2. They matched in the full text field, but no snippet was created from the full text. Snippets from full text are taken from the first 1,000 characters of the full text, so if the search terms or phrases do not appear at the beginning of the full text, snippets are not generated. In addition, snippet creation from full text for some sources is suppressed due to contractual agreements with the content providers. Such matches can also apply to entire titles, if the title is part of the reference list of a record and that reference list is indexed. Such matches appear far lower in the result list than for example a title or subject heading match (see also field weighting).
Why doesn't the facet value I used for filtering appear in a returned record?

Like the regular searching, facet filtering uses logical records created by Match & Merge. The field value used for facet filtering may not appear in the detailed record display, as the record display is based on the physical records that the library has access rights to (for example, from the sources which the library has activated). For more details, see Match and Merge: How it affects users' search experience with CDI.
Why does a particular journal still appear in my search results after excluding it with the journal title facet?

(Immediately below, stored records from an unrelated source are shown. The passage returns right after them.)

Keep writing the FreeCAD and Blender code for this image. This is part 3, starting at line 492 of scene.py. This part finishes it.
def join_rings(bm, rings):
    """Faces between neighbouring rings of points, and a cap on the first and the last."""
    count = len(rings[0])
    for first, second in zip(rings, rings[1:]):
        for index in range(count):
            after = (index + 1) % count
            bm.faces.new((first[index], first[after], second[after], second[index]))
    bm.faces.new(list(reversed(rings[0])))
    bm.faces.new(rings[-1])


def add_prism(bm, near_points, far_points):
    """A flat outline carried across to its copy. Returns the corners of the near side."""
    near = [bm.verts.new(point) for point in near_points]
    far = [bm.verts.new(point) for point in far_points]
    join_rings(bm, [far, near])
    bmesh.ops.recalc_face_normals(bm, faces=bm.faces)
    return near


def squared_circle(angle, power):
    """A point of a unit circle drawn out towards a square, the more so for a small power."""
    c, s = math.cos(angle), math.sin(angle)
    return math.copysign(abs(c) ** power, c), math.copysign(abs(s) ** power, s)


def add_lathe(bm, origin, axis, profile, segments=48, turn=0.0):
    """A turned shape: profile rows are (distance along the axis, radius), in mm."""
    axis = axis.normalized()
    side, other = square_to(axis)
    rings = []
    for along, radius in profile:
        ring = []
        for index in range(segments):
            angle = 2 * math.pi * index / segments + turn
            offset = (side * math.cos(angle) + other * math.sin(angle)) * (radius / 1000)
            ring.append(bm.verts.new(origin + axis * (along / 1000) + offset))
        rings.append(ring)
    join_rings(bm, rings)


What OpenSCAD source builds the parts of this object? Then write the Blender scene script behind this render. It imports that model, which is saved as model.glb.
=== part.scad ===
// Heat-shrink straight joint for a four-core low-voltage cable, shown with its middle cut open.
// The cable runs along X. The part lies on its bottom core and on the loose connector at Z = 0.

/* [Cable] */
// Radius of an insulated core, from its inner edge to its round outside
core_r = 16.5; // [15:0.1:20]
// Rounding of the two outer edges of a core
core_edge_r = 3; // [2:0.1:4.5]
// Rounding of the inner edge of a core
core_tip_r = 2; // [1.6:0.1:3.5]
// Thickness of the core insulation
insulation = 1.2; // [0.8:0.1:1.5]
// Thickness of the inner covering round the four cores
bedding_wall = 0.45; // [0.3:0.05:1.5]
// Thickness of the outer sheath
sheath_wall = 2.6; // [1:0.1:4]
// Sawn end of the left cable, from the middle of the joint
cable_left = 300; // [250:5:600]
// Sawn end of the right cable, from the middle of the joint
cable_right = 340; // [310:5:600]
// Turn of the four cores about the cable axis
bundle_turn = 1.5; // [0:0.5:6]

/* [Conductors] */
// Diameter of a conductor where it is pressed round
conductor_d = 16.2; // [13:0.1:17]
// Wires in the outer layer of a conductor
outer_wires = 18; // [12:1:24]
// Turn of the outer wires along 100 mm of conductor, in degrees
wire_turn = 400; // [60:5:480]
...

Facet filtering uses logical records created by Match & Merge. Since we allow records with different resource types to merge, there are logical records in CDI with multiple resource types. For the Journal title facet, we limit the values to publication titles for records included in the search result with one of the following resource types: Journal, Journal article, Magazine, Magazine article, Newspaper, or Newspaper article. In case there are logical records in the results set for the journal excluded via the facet that has content types not included in this list, you may still see these journals appearing.